We asked SCPN friends and advisors to tell us about a report/paper/findings/work on cancer screening and prevention that has been published this year and has made them stop and think. The works span a wide range of areas from very detailed scientific investigation, reviews of physical activities, and blogs of model work. We find them a complete inspiration. When only 3% of the NCRI research budget is spent on prevention and virtually nil on implementation research; these papers provide a window on some of the very good reasons why cancer screening and prevention should be a leading part of cancer control research.


Dr Graham Colditz is an internationally recognized leader in cancer prevention. As an epidemiologist and public health expert, he has a longstanding interest in the preventable causes of chronic disease, particularly among women.
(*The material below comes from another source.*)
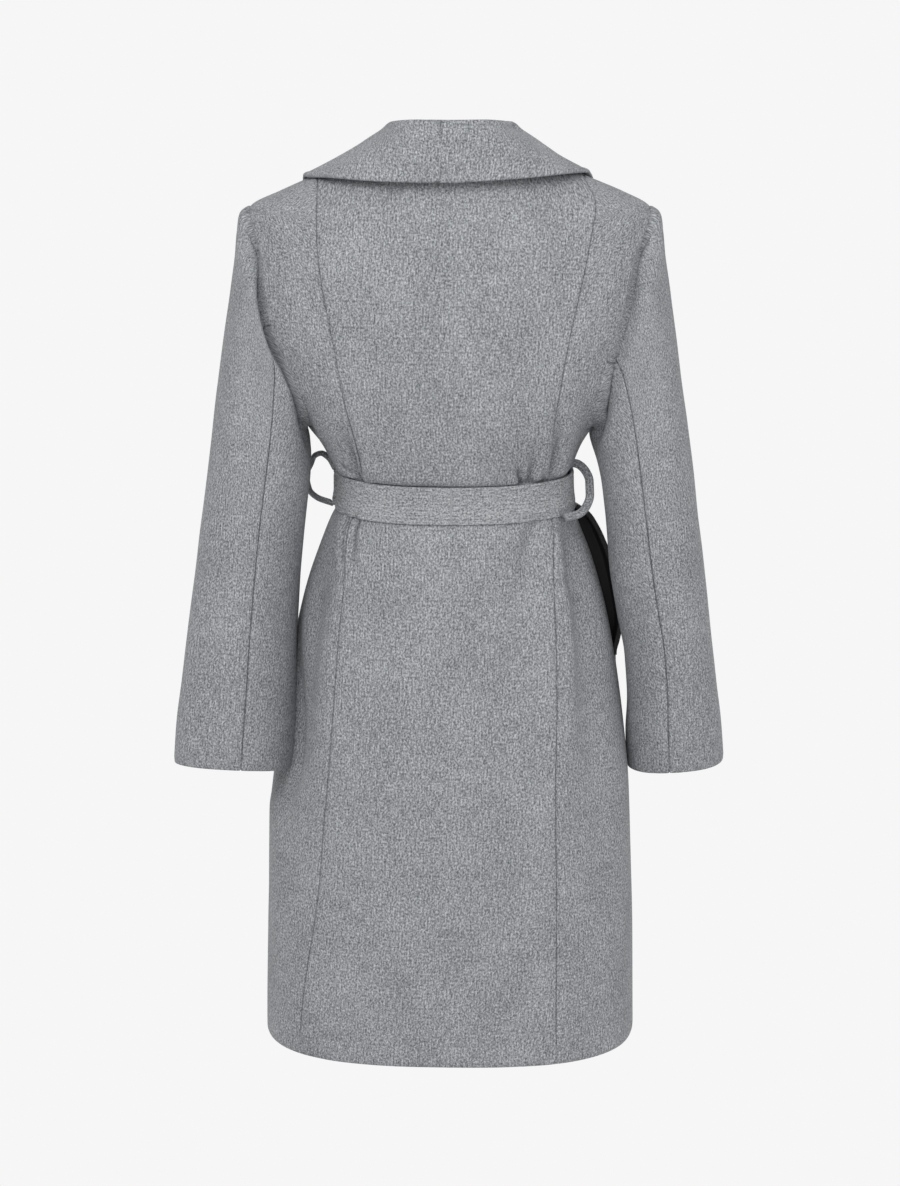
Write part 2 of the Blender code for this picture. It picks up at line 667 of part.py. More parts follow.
def collar_section(s, side):
    """The collar's middle layer from just above the neck seam over the roll to its edge."""
    seam, normal, away, roll, out = collar_roll(s, side)
    radius = roll_radius.read("radius", s)
    up = (roll - seam).normalized()
    up = (up - out * up.dot(out)).normalized()
    centre = roll - up * radius
    inside, outside = centre - out * radius, centre + out * radius
    start = seam + away * COLLAR_GAP - normal * (CLOTH / 2)
    points = [start, start.lerp(inside, 0.5), inside]
    for turn in (math.radians(50), math.radians(90), math.radians(130)):
        points.append(centre + (up * math.sin(turn) - out * math.cos(turn)) * radius)
    points.append(outside)
    if s <= 3.0:
        return points + fall_behind(s, side, outside)
    blend = smooth((s - 3.0) / 0.5)
    before = fall_before(s, side, (outside - seam).dot(normal))
    behind = fall_behind(3.0, side, outside)
    return points + [a * (1 - blend) + b * blend for a, b in zip(behind, before)]


def collar(name, side):
    places = [(s, side) for s in COLLAR_STATIONS]
    start = COLLAR_SEAM_X / 36.0
    places = [(start, 1)] + ([(0.0, 1)] if side < 0 else []) + places
    middle = [collar_section(*place) for place in places]
    face, back = [], []
    for place, row, normals in zip(places, middle, grid_normals(middle, side)):
        face.append([point + out * COLLAR_CLOTH / 2 for point, out in zip(row, normals)])
        back.append([point - out * COLLAR_CLOTH / 2 for point, out in zip(row, normals)])
        seam, normal, away = neck_edge(*place)
        back[-1][0] = seam + away * COLLAR_GAP
        face[-1][0] = back[-1][0] - normal * CLOTH
    drawn_in = Vector((side * SEAM_GAP / 2, 0.0, 0.0))
    for grid in (face, back):
        grid[0] = [Vector((COLLAR_SEAM_X, point.y, point.z)) + drawn_in for point in grid[0]]
    add_wall(f"collar_{name}", face, back, WOOL)


def grid_normals(grid, side=1):
    """Normal at each point of an open grid, from its neighbours."""
    normals = []
    for i, row in enumerate(grid):
        normals.append([])
        for j in range(len(row)):
            along = grid[min(i + 1, len(grid) - 1)][j] - grid[max(i - 1, 0)][j]
            across = row[min(j + 1, len(row) - 1)] - row[max(j - 1, 0)]
            normals[-1].append(along.cross(across).normalized() * side)
    return normals


def pocket_lining():
    """Valley of dark cloth between the two edges of the gaping side pocket."""
    face, back = [], []
    for z in [z for z in LEVELS if -484.0 <= z <= -394.0]:
        behind = body_point(set_back(-90.0, z, 1), z) + Vector((CLOTH + 1.6, 0.0, 0.0))
        before = right_front_point(set_back(270.0, z, -1), z) + Vector((CLOTH + 3.2, -4.0, 0.0))
        deep = Vector((0.0, -POCKET_DEPTH, 0.0))
        tucked = behind + Vector((0.0, 8.0, 0.0))
        row = [tucked, behind, behind + deep, behind.lerp(before, 0.8) + deep, before]
        hidden = [Vector((x, y, 0.0)) * LINING_CLOTH for x, y in LINING_SIDES]
        face.append(row)
        back.append([point + way for point, way in zip(row, hidden)])
    add_wall("pocket_lining_right", face, back, LINING)


def belt_radius(angle, z):
    """Inside of the belt: just clear of what it goes round."""
    under = right_front_point if 90.0 < angle % 360.0 < 270.0 else body_point
    return max(under(angle, z).xy.length, body_point(angle, z).xy.length) + BELT_CLEAR


def belt_band():
    steps = 48
    angles = [360.0 * i / steps for i in range(steps)]
    inner = [[body_direction(angle) * belt_radius(angle, z) + Vector((0.0, 0.0, z)) for angle in angles]
             for z in BELT_ROWS]
    ways = [body_direction(angle) * BELT_CLOTH for angle in angles]
    outer = [[point + way for point, way in zip(row, ways)] for row in inner]
    add_wall("belt_band", outer, inner, BELT_WOOL, tube=True)


def loop(name, table, twist):
    """Belt loop: a flat strip with round edges along a route."""
    route = Curves(table)
    last = int(route.at[-1])
    rings = []
    steps = 11
    for i in range(steps + 1):
        s = last * i / steps
        here = Vector([route.read(axis, s) for axis in "xyz"])
        before, after = max(s - 0.1, 0), min(s + 0.1, last)
        ahead = Vector([route.read(axis, after) - route.read(axis, before) for axis in "xyz"]).normalized()
        across = Vector((0.0, 1.0, 0.25)).cross(ahead).normalized()
        along_belt = ahead.cross(across).normalized()
        wide = along_belt * math.cos(twist) + across * math.sin(twist)
        thin = across * math.cos(twist) - along_belt * math.sin(twist)
        ring = []
        for k in range(8):
            turn = math.radians(45.0 * k + 22.5)
            across_strip = wide * (math.cos(turn) * LOOP_WIDTH / 2)
            ring.append(here + across_strip + thin * (math.sin(turn) * LOOP_THICK / 2))
        rings.append(ring)
    points = [point for ring in rings for point in ring]
    faces = [list(range(8)), [len(points) - 8 + k for k in reversed(range(8))]]
    for i in range(steps):
        for k in range(8):
            faces.append([i * 8 + k, i * 8 + (k + 1) % 8, (i + 1) * 8 + (k + 1) % 8, (i + 1) * 8 + k])
    add_solid(name, points, faces, WOOL)


def knot():
    """Rounded knot in front of the band, where the two ends come out."""
    angle = angle_at(KNOT["x"], BELT_MID_Z, -1)
    distance = belt_radius(angle, BELT_LOW_Z) + BELT_CLOTH + 0.9 + KNOT["thick"] / 2
    middle = body_direction(angle) * distance + Vector((0.0, 0.0, KNOT["z"]))
    bpy.ops.mesh.primitive_cube_add(size=1.0, location=middle * MM)
    part = bpy.context.object
    part.name = part.data.name = "belt_knot"
    part.scale = Vector((KNOT["width"], KNOT["thick"], KNOT["height"])) * MM
    bpy.ops.object.transform_apply(location=False, rotation=False, scale=True)
    bevel = part.modifiers.new("round", "BEVEL")
    bevel.width = KNOT["bevel"] * MM
    bevel.segments = 3
    part.data.materials.append(material("belt_knot", BELT_WOOL))
    for collection in part.users_collection:
        collection.objects.unlink(part)
    bpy.data.collections[COAT_NAME].objects.link(part)


def belt_end(name, end):
    """A hanging end of the belt, lying on the right front."""
    steps = 14
    top_z = KNOT["z"] - KNOT["height"] / 2 - 5.0
    face, back = [], []
    for i in range(steps + 1):
        z = top_z - end["length"] * i / steps
        middle_x = end["x"] + end["lean"] * smooth(i / steps) + (end["x"] - KNOT["x"]) * 0.2
        off = end["off"] + 4.5 * (1 - smooth(i / 4))
        face_row, back_row = [], []
        for k in range(4):
            x = middle_x + BELT_WIDTH * (k / 3 - 0.5) * (0.72 + 0.28 * smooth(i / 4))
            angle = angle_at(x, z, -1)
            point = right_front_point(angle, z)
            normal = body_normal(angle, z, right_front_point)
            back_row.append(point + normal * off)
            face_row.append(point + normal * (off + BELT_CLOTH))
        face.append(face_row)
        back.append(back_row)
    add_wall(name, face, back, BELT_WOOL)


def build():
    for old in list(bpy.data.objects):
        bpy.data.objects.remove(old)
    bpy.context.scene.collection.children.link(bpy.data.collections.new(COAT_NAME))
    back_centre()
    for name, side in (("left", 1), ("right", -1)):
        back_side(f"back_side_{name}", side)
        sleeve(name, side)
        collar(name, side)
        belt_end(f"belt_end_{name}", BELT_ENDS[name])
    front("front_left", 1, body_point)
    front("front_right", -1, right_front_point)
    pocket_lining()
    belt_band()
    knot()
    loop("belt_loop_left", LOOP_LEFT, math.radians(LOOP_TWIST["left"]))
    loop("belt_loop_right", LOOP_RIGHT, math.radians(LOOP_TWIST["right"]))


build()
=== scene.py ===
import bpy
import numpy as np
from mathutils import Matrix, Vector


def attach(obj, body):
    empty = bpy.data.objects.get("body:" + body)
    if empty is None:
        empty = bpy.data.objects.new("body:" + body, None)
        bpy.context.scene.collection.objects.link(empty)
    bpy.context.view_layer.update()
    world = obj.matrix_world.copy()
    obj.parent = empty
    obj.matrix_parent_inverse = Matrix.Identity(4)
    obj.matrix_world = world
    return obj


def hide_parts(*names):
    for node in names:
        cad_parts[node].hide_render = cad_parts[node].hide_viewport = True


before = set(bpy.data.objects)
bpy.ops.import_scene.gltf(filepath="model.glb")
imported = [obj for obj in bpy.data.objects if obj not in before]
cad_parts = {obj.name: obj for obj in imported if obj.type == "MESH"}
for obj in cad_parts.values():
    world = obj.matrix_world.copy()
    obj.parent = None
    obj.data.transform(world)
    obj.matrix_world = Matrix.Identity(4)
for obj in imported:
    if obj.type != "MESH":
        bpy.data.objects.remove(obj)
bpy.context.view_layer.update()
print("frame loaded,", len(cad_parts), "CAD nodes")

# All lengths below are in millimetres until a mesh is made. The coat faces -Y, +X is the wearer's left.
mm = 0.001
neckZ, tipZ, underarmZ, hemZ = -1.5, -66, -293, -949
sideTopZ = -34  # where the princess seams start, at the shoulder
neckDrop = 12  # how far the back's neck edge hangs below its two ends
seamGap = 0.1  # between the cut edges of two pieces that are sewn together
upwards = np.array([0, 0, 1])


def curves(names, rows):  # smooth curves through a table's columns, read against its first one
    rows = np.array(sorted(rows), float)
    at, made = rows[:, 0], {}
    for i, name in enumerate(names.split()):
        column = rows[:, i]
        steps = np.diff(column) / np.diff(at)
        before, after = steps[:-1], steps[1:]
        level = before * after <= 0
        inner = np.where(level, 0, 2 * before * after / np.where(level, 1, before + after))
        made[name] = (at, column, np.concatenate([steps[:1], inner, steps[-1:]]))
    return made


def read(table, name, where):
    at, column, slope = table[name]
    where = np.clip(where, at[0], at[-1])
    i = np.clip(np.searchsorted(at, where) - 1, 0, len(at) - 2)
    span = at[i + 1] - at[i]
    t = (where - at[i]) / span
    rise = (column[i + 1] - column[i]) * t * t * (3 - 2 * t)
    return column[i] + rise + span * t * (1 - t) * (slope[i] * (1 - t) - slope[i + 1] * t)


def readAll(table, names, where):
    return [read(table, name, where) for name in names.split()]


def smooth(t):
    t = np.clip(t, 0, 1)
    return t * t * (3 - 2 * t)


def between(where, low, high):  # rises smoothly from 0 at low to 1 at high, which may be the lower
    return smooth((where - low) / (high - low))


def bump(away, reach):  # 1 in the middle, fading out at the reach
    return np.exp(-(away / reach) ** 2)


def near(where, at, reach):
    return bump(where - at, reach)


def unit(v):
    return v / np.maximum(np.linalg.norm(v, axis=-1, keepdims=True), 1e-9)


def dot(a, b):
    return (a * b).sum(-1, keepdims=True)


def falling(function, low, high):  # where a function that falls passes nought
    low, high = np.array(low, float), np.array(high, float)
    for _ in range(32):
        middle = (low + high) / 2
        above = function(middle) > 0
        low, high = np.where(above, middle, low), np.where(above, high, middle)
    return (low + high) / 2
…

He is also interested in strategies to speed translation of research findings to prevention strategies that work. His past research has focused on the health effects of smoking, weight and weight gain, physical activity, diet, and the adverse effects of medications such as postmenopausal hormone therapy, documenting that current use increases risk of breast cancer.

Graham’s nominated paper of the year is: Steele, CB., Thomas, CC., Jane Henley, SJ., et al. (2017) ‘Vital Signs: Trends in Incidence of Cancers Associated with Overweight and Obesity — United States, 2005–2014’ MMWR Morb Mortal Wkly Rep, 66: 1052–1058.

Graham chose this paper because…

Obesity undeniably causes cancer.  This 2017 MMWR report highlights that between 2005 and 2014, 40 percent of all cancers diagnosed in the United States were obesity-related disease.  With close to 60 percent of today’s children in the US projected to become obese in young adulthood, young adult cancer rates will likely rise dramatically. In those under age 50, there is already an increasing burden of cancer, including myeloma as well as pancreatic and colorectal cancers. Such findings highlight the need for real and effective efforts at obesity prevention at many levels, including clinical interventions which have great potential but are too rarely used.”